Using Celebrities in Ads is Not fulfilling Expected Return

Celebrity ads just aren’t cutting it anymore!

Popular wisdom claims that getting a celebrity endorsement is key to maximizing marketing effectiveness. This may have been true at one point, but in today’s fickle and highly opinionated society, I do not believe that it is an effective marketing strategy. It is a pricy option and is limited in terms of adding value to the product and ultimately winning over the consumer.

Consumers are not what they were five years ago. I feel that we are more influenced by people in our own network than those in the media; we are not so easily won over by a famous face. For example, today’s generation is more likely to buy something knowing that their best friend has it, than if a celebrity allegedly uses it. Celebrities offer no validity to a product, and the more commercials, magazine and bus ads I see, the more phony they seem. Besides, what are the chances of a celebrity using an $8.00 drugstore product.

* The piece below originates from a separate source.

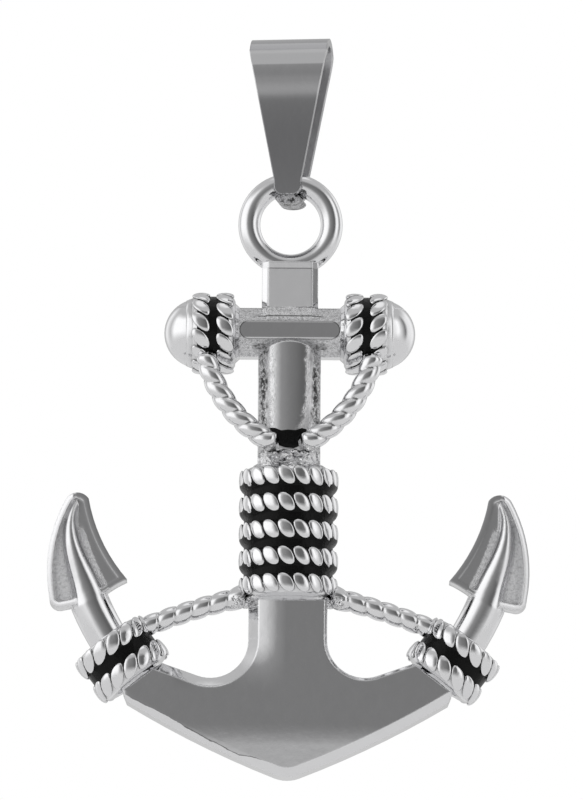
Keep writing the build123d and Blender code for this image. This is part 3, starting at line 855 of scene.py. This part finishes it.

I saw a Vanessa Hudgens ad on TV the other day for Neutrogena and was completely unaffected; I felt no incentive to purchase that product based on the fact that she – a celebrity – uses it. At first I thought that it was because I wasn’t a fan of Hudgens, but when I asked my room mates’ opinion, she was also unaffected even though she is a fan.  I will admit that being a huge fan of a celebrity does affect ones opinion, but only to a degree. I feel that good ads are good ads, and are capable of being effective without a celebrity endorsement.

I think that brands don’t need to spend their entire budget on a celebrity endorsement, rather they should put it towards creating a strong, creative, and memorable message, as well as having a good marketing intermediary.